As a grammar school boy, Rosen at first wanted to be a polymath: “I’d discovered Jonathan Miller, and I thought: ‘Wouldn’t it be wonderful to know all about science, and know all about art, and be funny and urbane and all that.’” While reading English at Oxford, he won a Sunday Times drama competition and had his play performed at London’s Royal Court theatre. After graduating, he became a BBC trainee but was sidelined - reportedly for being too left-wing. At that point, he returned to his first love - writing - and in 1974, Andre Deutsch began publishing his children’s books.
Three decades on, does he think it is a good time for children’s fiction? “I think it’s a terrific time because there’s so much there. Fantasy, or social realism, or magical realism - it’s all being published.”
What would be his advice to an aspiring children’s writer? “Remind yourself of what you liked as a child and why you liked it.”
In his early books, Rosen used his son Eddie - “a stand-up comedian as soon as he could stand” - as his muse. Tragically, Eddie died from meningitis at the age of 18. He had been feeling a bit groggy one evening and in the morning his father found him dead. Did Rosen feel guilt? “Of course. I kept asking myself: ‘Why didn’t I spot that it was meningitis?’” he says.

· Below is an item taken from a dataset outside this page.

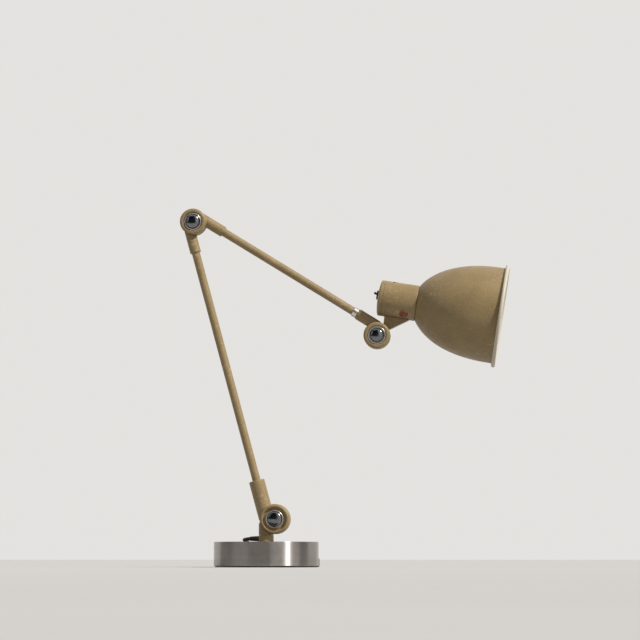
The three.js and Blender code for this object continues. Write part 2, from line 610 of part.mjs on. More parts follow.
function addSwitch(group) {
  const outside = -CAP_SAG - GAP;
  const bush = [
    [BUSH.bore, outside - BUSH.proud], [BUSH.ring, outside - BUSH.proud], [BUSH.ring, outside],
    [BUSH.radius, outside], [BUSH.radius, BUSH.back], [BUSH.bore, BUSH.back],
    [BUSH.bore, outside - BUSH.proud],
  ];
  addPart(group, 'switch_bush', solid(turnedOnX(bush, SMALL).translate(0, 0, SWITCH_RISE)), nickel);
  const box = new THREE.BoxGeometry(SWITCH_BOX.long, SWITCH_BOX.wide, SWITCH_BOX.high);
  const body = box.translate(BUSH.back + GAP + SWITCH_BOX.long / 2, 0, SWITCH_RISE);
  addPart(group, 'switch_body', solid(body), bakelite);

  // a ball in the bush's bore, and the lever out of it
  const ball = BUSH.bore - GAP;
  const lever = [];
  for (let i = 0; i <= LEVER_BALL_STEPS; i += 1) {
    const [along, out] = polar(ball, LEVER_BALL_END * (i / LEVER_BALL_STEPS));
    lever.push([out, along]);
  }
  lever[0][0] = 0;
  lever.push([LEVER.neck, -ball], [LEVER.tip, LEVER.tip - LEVER.long]);
  lever.push([LEVER.point, LEVER.tip - LEVER.point - LEVER.long], [0, -LEVER.long]);
  const turned = turnedOnX(lever, SMALL).rotateY(radians(LEVER.tilt));
  addPart(group, 'switch_lever', solid(turned.translate(LEVER.at, 0, SWITCH_RISE)), bakelite);
}

function addLampholder(group) {
  const flangeTo = HOUSING_FRONT - SHEET - GAP;
  const flangeFrom = flangeTo - HOLDER_FLANGE_THICK;
  const flange = HOUSING_BORE - HOLDER_FLANGE_CLEAR;
  const front = HOLDER_BACK + HOLDER_LONG;
  const socketFloor = HOLDER_BACK + SOCKET_FLOOR_THICK;
  const holder = [
    [0, HOLDER_BACK], [HOLDER_RADIUS, HOLDER_BACK], [HOLDER_RADIUS, flangeFrom],
    [flange, flangeFrom], [flange, flangeTo], [HOLDER_RADIUS, flangeTo], [HOLDER_RADIUS, front],
    [SOCKET_RADIUS, front], [SOCKET_RADIUS, socketFloor], [0, socketFloor],
  ];
  addPart(group, 'lampholder', solid(turnedOnX(holder, ARM_SIDES)), porcelain);

  const ringFrom = SHADE_BACK + SHEET + GAP;
  const ring = pipe(SHADE_RING_RADIUS, HOLDER_RADIUS + GAP, ringFrom, ringFrom + SHADE_RING_LONG);
  addPart(group, 'shade_ring', solid(turnedOnX(ring, ARM_SIDES)), porcelain);

  addBulb(group, socketFloor + GAP);
}

function addBulb(group, capFrom) {
  const capTo = capFrom + BULB_CAP.long;
  const capInside = BULB_CAP.radius - BULB_CAP.wall;
  const cap = [
    [0, capFrom], [BULB_CAP.point, capFrom], [BULB_CAP.radius, capFrom + BULB_CAP.taper],
    [BULB_CAP.radius, capTo], [capInside, capTo], [capInside, capFrom + BULB_CAP.taper],
    [0, capFrom + BULB_CAP.taper],
  ];
  addPart(group, 'bulb_cap', solid(turnedOnX(cap, SMALL)), brass);

  const neckFrom = capTo + GAP;
  const middle = neckFrom + BULB_LONG - BULB_RADIUS;
  const outer = [];
  const steps = 7;
  for (let i = 0; i <= steps; i += 1) {
    const [r, along] = polar(BULB_RADIUS, BULB_NECK_TURN + (90 - BULB_NECK_TURN) * (i / steps));
    outer.push([r, middle + along]);
  }
  outer[steps][0] = 0;
  const line = [[BULB_CAP.radius, neckFrom], ...outer];
  const inner = line.map(([r, s]) => {
    const fromMiddle = Math.hypot(r, s - middle);
    const keep = (fromMiddle - GLASS) / fromMiddle;
    return [r * keep, s < middle - BULB_RADIUS ? s : middle + (s - middle) * keep];
  });
  inner[0] = [BULB_CAP.radius - GLASS, neckFrom];
  addPart(group, 'bulb_glass', solid(turnedOnX([...inner.reverse(), ...line], ARM_SIDES)), glass);
}

// the front drum with the gusset that carries the housing, in the head's frame at the wrist pivot
function addHeadKnuckle(group) {
  const under = HEAD_RISE - HOUSING_RADIUS;
  const edge = WRIST_HUB.radius;
  const outline = [
    polar(BRACKET_ROOT, BRACKET.rearTurn), polar(edge, BRACKET.rearTurn), [BRACKET.back, HEAD_RISE],
    [BRACKET.reach, HEAD_RISE], [BRACKET.reach, under - GAP],
    polar(edge + BRACKET.frontOut, BRACKET.frontTurn), polar(BRACKET_ROOT, BRACKET.frontTurn),
  ];
  const gusset = solid(plate(outline, -BRACKET.half, BRACKET.half));
  const saddle = solid(turnedOnX(
    rod(HOUSING_RADIUS + GAP, 0, BRACKET.reach + OVERCUT), HOUSING_SIDES,
  ).translate(0, 0, HEAD_RISE));
  let shape = halfDrum(WRIST_HUB, -1).add(gusset).subtract(drumRoom(WRIST_HUB, 1))
    .subtract(saddle).subtract(recessAndBore(WRIST_HUB, -1));
  const tip = under - BRACKET_SCREW.grip;
  for (const at of BRACKET_SCREWS_AT) {
    const hole = turnedOnZ(rod(BRACKET_SCREW.radius + GAP, tip - GAP, HEAD_RISE), SMALL);
    shape = shape.subtract(solid(hole.translate(at, 0, 0)));
  }
  addPart(group, 'head_knuckle', shape, enamel);

  const curve = HOUSING_BORE - Math.sqrt(HOUSING_BORE ** 2 - BRACKET_SCREW.head ** 2);
  const seat = under + SHEET + curve + GAP;
  BRACKET_SCREWS_AT.forEach((at, i) => {
    const screw = [
      [0, tip], [BRACKET_SCREW.radius, tip], [BRACKET_SCREW.radius, seat],
      [BRACKET_SCREW.head, seat], [BRACKET_SCREW.head, seat + BRACKET_SCREW.thick],
      [0, seat + BRACKET_SCREW.thick],
    ];
    addPart(group, `bracket_screw_${i + 1}`, solid(turnedOnZ(screw, SMALL).translate(at, 0, 0)), zinc);
  });
}

// ---- flex, coil and plug ----
function tubeAlong(route, radius, steps) {
  const points = route.map(([x, y, z]) => new THREE.Vector3(x, y, z));
  const path = new THREE.CatmullRomCurve3(points);
  const section = new THREE.Shape();
  for (let i = 0; i < FLEX_SIDES; i += 1) {
    const place = polar(radius, (360 * i) / FLEX_SIDES);
    if (i === 0) section.moveTo(...place);
    else section.lineTo(...place);
  }
  section.closePath();
  return new THREE.ExtrudeGeometry(section, { steps, extrudePath: path, bevelEnabled: false });
}

function addFlex(group) {
  addPart(group, 'flex_lead', solid(tubeAlong(FLEX_ROUTE, FLEX_RADIUS, 26)), flexCover);
  addPart(group, 'flex_tail', solid(tubeAlong(TAIL_ROUTE, FLEX_RADIUS, 3)), flexCover);

  const half = ((COIL.turns - 1) / 2) * COIL.pitch + FLEX_RADIUS;
  const inner = COIL.mid - half;
  const outer = COIL.mid + half;
  const low = COIL.lift - FLEX_RADIUS;
  const high = COIL.lift + (COIL.layers - 1) * COIL.pitch + FLEX_RADIUS;
  const ring = [
    [inner + COIL.soft, low], [outer - COIL.soft, low], [outer, low + COIL.soft],
    [outer, high - COIL.soft], [outer - COIL.soft, high], [inner + COIL.soft, high],
    [inner, high - COIL.soft], [inner, low + COIL.soft], [inner + COIL.soft, low],
  ];
  const coil = turnedOnZ(ring, ARM_SIDES).translate(COIL.x, COIL.y, 0);
  addPart(group, 'flex_coil', solid(coil), flexCover);

  const left = inner - TIE.slack;
  const right = outer + TIE.slack;
  const top = high + TIE.slack;
  const band = [
    [left - TIE.thick, low], [left, low], [left, top], [right, top], [right, low],
    [right + TIE.thick, low], [right + TIE.thick, top + TIE.thick], [left - TIE.thick, top + TIE.thick],
  ];
  const tie = plate(band, -TIE.wide / 2, TIE.wide / 2).rotateZ(-Math.PI / 2);
  addPart(group, 'coil_tie', solid(tie.translate(COIL.x, COIL.y, 0)), flexCover);
}

function addPlug(group) {
  const back = PLUG_AT.face + PLUG.long;
  const middle = PLUG_AT.lift + PLUG.thick / 2;
  const rightSide = [
    [PLUG.wide / 2, 0], [PLUG.wide / 2, PLUG.shoulder], [PLUG.waist / 2, PLUG.waistAt],
    [PLUG.waist / 2 - PLUG_CORNER, PLUG.long],
  ];
  const leftSide = rightSide.map(([x, y]) => [-x, y]).reverse();
  const outline = [...rightSide, ...leftSide].map(([x, y]) => new THREE.Vector2(x, y));
  const flat = new THREE.ExtrudeGeometry(
    new THREE.Shape(outline), { depth: PLUG.thick, bevelEnabled: false },
  );
  const body = solid(flat.translate(PLUG_AT.x, PLUG_AT.face, PLUG_AT.lift));
  const neck = solid(turnedOnY([
    [0, back - OVERCUT], [PLUG_NECK.radius, back - OVERCUT],
    [FLEX_RADIUS + 2 * GAP, back + PLUG_NECK.long], [0, back + PLUG_NECK.long],
  ], SMALL).translate(PLUG_AT.x, 0, middle));
  let shape = body.add(neck);
  const pinSides = [-PIN.spacing / 2, PIN.spacing / 2];
  for (const side of pinSides) {
    const hole = rod(PIN.radius + GAP, PLUG_AT.face - OVERCUT, PLUG_AT.face + PIN.socket);
    shape = shape.subtract(solid(turnedOnY(hole, SMALL).translate(PLUG_AT.x + side, 0, middle)));
  }
  addPart(group, 'plug_body', shape, bakelite);
  pinSides.forEach((side, i) => {
    const from = PLUG_AT.face - PIN.long;
    const to = PLUG_AT.face + PIN.socket - GAP;
    const profile = [
      [0, from], [PIN.point, from], [PIN.radius, from + PIN.pointLong], [PIN.radius, to], [0, to],
    ];
    const pin = turnedOnY(profile, SMALL).translate(PLUG_AT.x + side, 0, middle);
    addPart(group, `plug_pin_${i + 1}`, solid(pin), brass);
  });
}

// ---- assembly ----
const lamp = new THREE.Group();

const footGroup = new THREE.Group();
lamp.add(footGroup);
addFoot(footGroup);
addFlex(footGroup);
addPlug(footGroup);

const standGroup = new THREE.Group();
lamp.add(standGroup);
addSwivelBolt(standGroup);
addBaseKnuckle(standGroup);

const elbow = { x: LOWER_LENGTH, z: BASE_SLEEVE.offset - ELBOW_LOW_SLEEVE.offset };
const lowerArm = new THREE.Group();
lowerArm.position.set(BASE_PIVOT.x, 0, BASE_PIVOT.z);
lowerArm.rotation.y = -radians(LOWER_ANGLE);
lamp.add(lowerArm);
addLowerArm(lowerArm, elbow);

const wrist = { x: UPPER_LENGTH, z: ELBOW_TOP_SLEEVE.offset - WRIST_SLEEVE.offset };
const upperArm = new THREE.Group();
upperArm.position.set(elbow.x, 0, elbow.z);
upperArm.rotation.y = radians(LOWER_ANGLE - UPPER_ANGLE);
lowerArm.add(upperArm);
addUpperArm(upperArm, wrist);
addWristKnuckle(upperArm, wrist);

const head = new THREE.Group();
head.position.set(wrist.x, 0, wrist.z);
head.rotation.y = radians(UPPER_ANGLE - HEAD_ANGLE);
upperArm.add(head);
addHeadKnuckle(head);

const housingGroup = new THREE.Group();
housingGroup.position.set(HEAD_BACK, 0, HEAD_RISE);
head.add(housingGroup);
addHousing(housingGroup);
addEndCap(housingGroup);
addSwitch(housingGroup);
addLampholder(housingGroup);
addShade(housingGroup);

const ownOrigin = { x: 0, z: 0 };
addPivot(lowerArm, ownOrigin, standGroup, BASE_PIVOT, BASE_HUB, 'base_pivot');
addPivot(upperArm, ownOrigin, lowerArm, elbow, ELBOW_HUB, 'elbow_pivot');
addPivot(head, ownOrigin, upperArm, wrist, WRIST_HUB, 'wrist_pivot');

export default lamp;
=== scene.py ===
import json
import math

import bmesh
import bpy
from mathutils import Matrix, Vector, noise


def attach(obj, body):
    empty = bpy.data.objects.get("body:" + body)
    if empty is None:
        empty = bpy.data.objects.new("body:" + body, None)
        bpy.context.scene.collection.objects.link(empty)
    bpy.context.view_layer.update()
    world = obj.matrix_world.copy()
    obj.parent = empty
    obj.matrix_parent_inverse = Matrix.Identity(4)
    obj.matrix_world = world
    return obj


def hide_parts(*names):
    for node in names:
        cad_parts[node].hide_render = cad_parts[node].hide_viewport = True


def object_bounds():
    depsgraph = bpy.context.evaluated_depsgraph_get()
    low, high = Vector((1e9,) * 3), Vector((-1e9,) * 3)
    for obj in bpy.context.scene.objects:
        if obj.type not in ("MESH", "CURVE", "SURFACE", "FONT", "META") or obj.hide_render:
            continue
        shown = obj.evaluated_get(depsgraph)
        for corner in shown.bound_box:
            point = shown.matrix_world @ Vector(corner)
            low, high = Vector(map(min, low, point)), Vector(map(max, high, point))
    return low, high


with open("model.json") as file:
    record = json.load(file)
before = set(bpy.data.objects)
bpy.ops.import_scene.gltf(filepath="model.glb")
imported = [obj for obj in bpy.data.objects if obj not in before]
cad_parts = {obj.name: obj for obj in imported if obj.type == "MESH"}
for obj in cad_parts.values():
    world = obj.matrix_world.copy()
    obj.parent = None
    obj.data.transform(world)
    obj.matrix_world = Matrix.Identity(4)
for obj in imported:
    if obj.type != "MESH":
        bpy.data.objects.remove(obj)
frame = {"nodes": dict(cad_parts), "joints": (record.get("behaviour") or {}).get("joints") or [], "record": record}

cad_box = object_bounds()

# ---- sizes in millimetres, and turns in degrees up from +X ----
MM = 0.001
LOWER_TURN = 105.1
UPPER_TURN = -31.7
HEAD_TURN = -9.0

# foot
FELT = {"radius": 76.5, "top": 1.7}
DISC = {"radius": 78.5, "bottom": 2.0, "top": 38.0, "well": 14.0, "well_top": 14.0, "hole": 5.15}
FOOT = {"radius": 11.2, "bore": 7.5, "bottom": 38.3, "top": 48.2}
STUB = {"top": 69.0, "round": 5.0, "spigot": 7.2}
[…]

He confronted Eddie’s death in Sad Book (2004). “What makes me most sad is when I think about my son Eddie,” the book begins. “He died. I loved him very, very much but he died anyway.”
Did Rosen worry that the subject might upset his younger readers? “I wrote the book because children kept asking me what had happened to Eddie, and I had to say that he had died. You’d see the adults in the room freeze. They’d be rigid, but the children would be much easier with it. I wanted to explain to them what had happened.”
Rosen also wrote an adult book in the aftermath of Eddie’s death called Carrying the Elephant. Did that help him come to terms with his grief?
“Writing about it helped me to see that I wasn’t the only person in the world having these experiences.”
Did it change him as a writer? “It encouraged me to look at the life cycle in a way which I hadn’t before. I wrote a poem recently which goes like this: “. . . Hand in the sea, Feel the rhythm of the tide / Hand on your heart, Feel the rhythm inside / Hand on the rhythm, Feel the rhythm of the rhyme / Hand on your life, Feel the rhythm of time.” I wouldn’t have written that last line if Eddie hadn’t died.”
Rosen, who has been married three times, has seven children - the youngest of whom are seven and three. Did his grief ease when he became a father again?
“Yes, there is a way in which new children replace old ones. It’s not that you don’t feel the sadness or the loss - it’s just that you have so much new joy and new engagement. And there’s a sense in which you’re getting another chance.”
His younger children will be battling their way through an increasingly competitive education system - does he ever fear they could get left behind?
“Every parent fears that,” he says.
“But I’ve sat around with nine, 10, 11-year-olds, and you can see that while some of them have wit and wisdom, only a number will have made the jump to abstract thought - the jump that will help them to go somewhere, to stand out, to do better. And there’s no mystery to working out who they are. They’re the ones who read.”